__YOUR GOAL__
Whenever a line below holds the word "MESH", copy that line.

__INFORMATION PROVIDED__
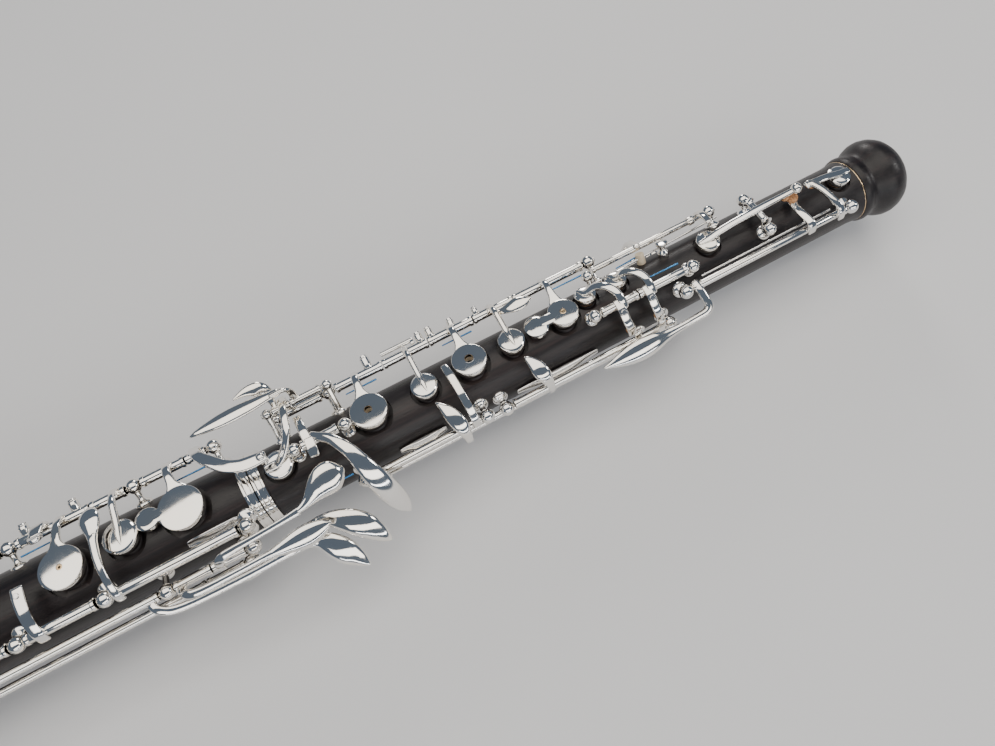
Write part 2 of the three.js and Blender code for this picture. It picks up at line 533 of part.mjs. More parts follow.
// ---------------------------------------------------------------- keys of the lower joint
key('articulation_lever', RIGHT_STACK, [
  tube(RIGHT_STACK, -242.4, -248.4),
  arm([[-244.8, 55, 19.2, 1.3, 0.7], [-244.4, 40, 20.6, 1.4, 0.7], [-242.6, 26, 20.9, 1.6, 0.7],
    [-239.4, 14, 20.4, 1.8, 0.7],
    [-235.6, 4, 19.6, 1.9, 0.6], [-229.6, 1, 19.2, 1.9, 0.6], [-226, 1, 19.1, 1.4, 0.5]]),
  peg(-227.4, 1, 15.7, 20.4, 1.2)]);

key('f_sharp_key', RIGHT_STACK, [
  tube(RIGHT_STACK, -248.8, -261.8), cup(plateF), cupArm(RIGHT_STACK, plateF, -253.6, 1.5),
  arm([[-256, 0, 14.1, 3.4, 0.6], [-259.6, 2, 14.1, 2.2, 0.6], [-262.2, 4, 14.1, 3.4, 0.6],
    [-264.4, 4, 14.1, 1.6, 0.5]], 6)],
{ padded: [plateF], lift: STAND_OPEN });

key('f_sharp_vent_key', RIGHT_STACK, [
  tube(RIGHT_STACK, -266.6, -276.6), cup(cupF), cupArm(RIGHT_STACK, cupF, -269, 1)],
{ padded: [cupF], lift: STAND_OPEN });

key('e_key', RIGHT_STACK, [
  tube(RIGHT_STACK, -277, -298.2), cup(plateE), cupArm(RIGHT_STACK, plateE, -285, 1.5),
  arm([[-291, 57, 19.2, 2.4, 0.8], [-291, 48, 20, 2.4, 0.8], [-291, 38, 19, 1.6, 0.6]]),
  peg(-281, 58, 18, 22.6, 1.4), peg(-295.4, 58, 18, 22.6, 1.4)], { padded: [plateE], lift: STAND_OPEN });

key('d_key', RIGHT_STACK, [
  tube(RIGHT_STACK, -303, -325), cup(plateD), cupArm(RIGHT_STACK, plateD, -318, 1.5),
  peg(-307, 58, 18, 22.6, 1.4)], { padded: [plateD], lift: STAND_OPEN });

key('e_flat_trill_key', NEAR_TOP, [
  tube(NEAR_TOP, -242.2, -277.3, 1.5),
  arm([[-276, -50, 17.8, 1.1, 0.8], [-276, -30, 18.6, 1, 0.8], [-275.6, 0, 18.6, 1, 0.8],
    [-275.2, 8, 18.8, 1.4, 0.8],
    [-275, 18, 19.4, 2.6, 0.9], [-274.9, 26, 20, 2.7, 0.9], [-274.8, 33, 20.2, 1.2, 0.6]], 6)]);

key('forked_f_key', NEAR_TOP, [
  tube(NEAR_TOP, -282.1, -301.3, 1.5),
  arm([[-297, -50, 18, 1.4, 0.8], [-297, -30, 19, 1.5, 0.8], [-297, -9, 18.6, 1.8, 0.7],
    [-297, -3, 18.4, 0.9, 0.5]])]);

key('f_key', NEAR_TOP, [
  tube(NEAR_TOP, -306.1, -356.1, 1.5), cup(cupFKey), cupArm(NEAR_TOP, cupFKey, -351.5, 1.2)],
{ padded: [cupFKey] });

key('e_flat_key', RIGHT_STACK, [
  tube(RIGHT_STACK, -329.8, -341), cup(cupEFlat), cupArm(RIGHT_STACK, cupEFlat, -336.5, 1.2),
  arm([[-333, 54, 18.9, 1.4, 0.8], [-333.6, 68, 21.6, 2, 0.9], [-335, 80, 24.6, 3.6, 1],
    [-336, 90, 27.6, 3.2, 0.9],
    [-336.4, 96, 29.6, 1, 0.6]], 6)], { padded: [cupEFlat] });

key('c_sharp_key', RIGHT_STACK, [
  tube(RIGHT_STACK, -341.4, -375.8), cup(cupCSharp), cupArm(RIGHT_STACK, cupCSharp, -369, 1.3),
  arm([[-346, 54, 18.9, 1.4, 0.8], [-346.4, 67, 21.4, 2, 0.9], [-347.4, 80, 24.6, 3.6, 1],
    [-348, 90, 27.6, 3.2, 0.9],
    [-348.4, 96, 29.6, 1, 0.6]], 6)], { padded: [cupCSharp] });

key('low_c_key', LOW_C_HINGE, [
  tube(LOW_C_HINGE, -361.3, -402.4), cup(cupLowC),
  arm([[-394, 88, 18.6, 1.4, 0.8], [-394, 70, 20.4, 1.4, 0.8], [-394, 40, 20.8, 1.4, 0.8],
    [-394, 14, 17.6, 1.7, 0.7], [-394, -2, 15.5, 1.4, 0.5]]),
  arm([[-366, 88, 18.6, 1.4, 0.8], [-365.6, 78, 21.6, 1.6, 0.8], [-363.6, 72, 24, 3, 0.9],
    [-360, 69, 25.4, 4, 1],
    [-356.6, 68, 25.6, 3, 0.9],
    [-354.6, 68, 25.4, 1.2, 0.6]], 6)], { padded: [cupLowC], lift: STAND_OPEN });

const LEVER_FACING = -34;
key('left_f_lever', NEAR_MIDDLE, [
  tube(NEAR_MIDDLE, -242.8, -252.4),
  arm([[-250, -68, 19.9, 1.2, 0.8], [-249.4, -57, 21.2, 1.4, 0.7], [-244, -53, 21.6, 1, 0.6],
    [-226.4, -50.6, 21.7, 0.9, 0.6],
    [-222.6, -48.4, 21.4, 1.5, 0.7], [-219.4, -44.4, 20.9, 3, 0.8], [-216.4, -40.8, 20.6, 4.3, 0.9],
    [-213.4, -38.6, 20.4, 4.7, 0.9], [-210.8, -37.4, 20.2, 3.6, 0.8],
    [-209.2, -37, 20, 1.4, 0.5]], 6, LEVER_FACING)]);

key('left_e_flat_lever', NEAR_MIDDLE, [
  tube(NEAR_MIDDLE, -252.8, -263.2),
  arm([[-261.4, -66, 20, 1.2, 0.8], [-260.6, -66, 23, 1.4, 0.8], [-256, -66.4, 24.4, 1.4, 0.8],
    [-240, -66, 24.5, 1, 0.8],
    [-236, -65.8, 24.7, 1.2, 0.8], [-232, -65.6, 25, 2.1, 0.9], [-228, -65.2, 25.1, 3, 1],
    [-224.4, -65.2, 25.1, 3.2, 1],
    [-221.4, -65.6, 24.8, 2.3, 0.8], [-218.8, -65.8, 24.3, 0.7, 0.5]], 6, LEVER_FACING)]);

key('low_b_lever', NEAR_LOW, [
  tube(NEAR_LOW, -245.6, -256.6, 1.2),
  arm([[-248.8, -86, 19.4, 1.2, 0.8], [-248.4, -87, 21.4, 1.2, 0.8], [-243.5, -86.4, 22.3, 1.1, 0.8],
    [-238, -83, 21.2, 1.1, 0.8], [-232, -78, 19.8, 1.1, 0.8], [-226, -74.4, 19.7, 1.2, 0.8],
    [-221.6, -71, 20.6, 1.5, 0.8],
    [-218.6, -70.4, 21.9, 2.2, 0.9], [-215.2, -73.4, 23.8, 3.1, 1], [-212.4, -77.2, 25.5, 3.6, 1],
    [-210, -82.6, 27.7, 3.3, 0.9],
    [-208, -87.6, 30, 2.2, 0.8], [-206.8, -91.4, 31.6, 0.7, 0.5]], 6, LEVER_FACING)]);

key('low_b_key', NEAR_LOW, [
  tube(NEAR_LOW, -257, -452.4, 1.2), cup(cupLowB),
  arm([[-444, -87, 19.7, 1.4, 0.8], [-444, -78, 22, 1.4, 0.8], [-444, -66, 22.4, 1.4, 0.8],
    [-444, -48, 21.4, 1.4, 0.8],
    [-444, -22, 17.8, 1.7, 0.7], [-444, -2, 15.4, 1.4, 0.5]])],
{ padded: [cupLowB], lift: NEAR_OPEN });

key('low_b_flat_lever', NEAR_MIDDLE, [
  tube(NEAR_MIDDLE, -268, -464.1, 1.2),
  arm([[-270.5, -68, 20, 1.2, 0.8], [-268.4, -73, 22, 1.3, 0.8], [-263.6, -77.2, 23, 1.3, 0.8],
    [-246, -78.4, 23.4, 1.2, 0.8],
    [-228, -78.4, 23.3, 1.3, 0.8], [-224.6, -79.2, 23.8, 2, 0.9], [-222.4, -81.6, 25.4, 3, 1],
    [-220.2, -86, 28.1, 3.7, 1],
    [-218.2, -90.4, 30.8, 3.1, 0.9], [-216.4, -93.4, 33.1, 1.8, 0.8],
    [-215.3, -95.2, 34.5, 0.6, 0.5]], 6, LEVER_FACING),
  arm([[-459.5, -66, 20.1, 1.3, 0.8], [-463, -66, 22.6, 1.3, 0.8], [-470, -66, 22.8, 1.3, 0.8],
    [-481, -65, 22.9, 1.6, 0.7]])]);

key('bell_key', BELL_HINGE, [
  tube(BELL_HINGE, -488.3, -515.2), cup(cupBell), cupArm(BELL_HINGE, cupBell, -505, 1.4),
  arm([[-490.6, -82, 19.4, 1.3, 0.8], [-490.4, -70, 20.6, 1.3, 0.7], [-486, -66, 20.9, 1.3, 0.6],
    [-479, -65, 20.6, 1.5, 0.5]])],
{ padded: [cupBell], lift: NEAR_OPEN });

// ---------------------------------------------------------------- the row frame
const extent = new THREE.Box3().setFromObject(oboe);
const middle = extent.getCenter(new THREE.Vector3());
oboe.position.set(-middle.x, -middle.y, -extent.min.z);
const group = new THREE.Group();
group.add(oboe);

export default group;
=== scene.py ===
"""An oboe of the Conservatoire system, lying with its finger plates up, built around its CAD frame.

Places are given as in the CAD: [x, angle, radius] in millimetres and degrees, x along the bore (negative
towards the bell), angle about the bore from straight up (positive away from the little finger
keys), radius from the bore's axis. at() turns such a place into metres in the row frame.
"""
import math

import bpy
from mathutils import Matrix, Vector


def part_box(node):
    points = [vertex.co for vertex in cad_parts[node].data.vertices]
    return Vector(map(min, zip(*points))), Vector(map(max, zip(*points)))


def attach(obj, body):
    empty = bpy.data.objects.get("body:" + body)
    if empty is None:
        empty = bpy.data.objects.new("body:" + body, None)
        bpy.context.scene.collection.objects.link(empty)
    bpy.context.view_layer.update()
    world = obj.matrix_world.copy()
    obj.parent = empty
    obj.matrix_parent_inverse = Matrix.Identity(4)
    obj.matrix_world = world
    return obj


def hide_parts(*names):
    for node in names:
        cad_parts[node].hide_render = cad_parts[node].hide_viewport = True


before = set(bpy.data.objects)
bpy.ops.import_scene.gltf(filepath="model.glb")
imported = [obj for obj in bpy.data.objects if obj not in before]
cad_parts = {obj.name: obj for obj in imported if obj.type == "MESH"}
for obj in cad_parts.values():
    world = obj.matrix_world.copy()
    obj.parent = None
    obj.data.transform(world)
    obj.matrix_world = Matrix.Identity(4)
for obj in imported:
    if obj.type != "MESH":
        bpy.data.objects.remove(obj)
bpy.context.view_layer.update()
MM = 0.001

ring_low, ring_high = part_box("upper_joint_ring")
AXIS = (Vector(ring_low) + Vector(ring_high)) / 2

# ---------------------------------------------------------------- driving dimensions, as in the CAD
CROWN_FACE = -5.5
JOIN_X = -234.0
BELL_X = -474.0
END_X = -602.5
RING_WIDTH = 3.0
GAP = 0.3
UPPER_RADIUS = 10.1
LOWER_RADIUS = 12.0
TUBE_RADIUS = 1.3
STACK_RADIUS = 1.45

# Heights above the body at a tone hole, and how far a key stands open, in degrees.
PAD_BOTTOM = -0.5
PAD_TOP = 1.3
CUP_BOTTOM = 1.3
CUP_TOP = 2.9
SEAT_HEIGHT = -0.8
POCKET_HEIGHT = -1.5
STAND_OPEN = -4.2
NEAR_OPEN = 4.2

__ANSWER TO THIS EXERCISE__
cad_parts = {obj.name: obj for obj in imported if obj.type == "MESH"}
    if obj.type != "MESH":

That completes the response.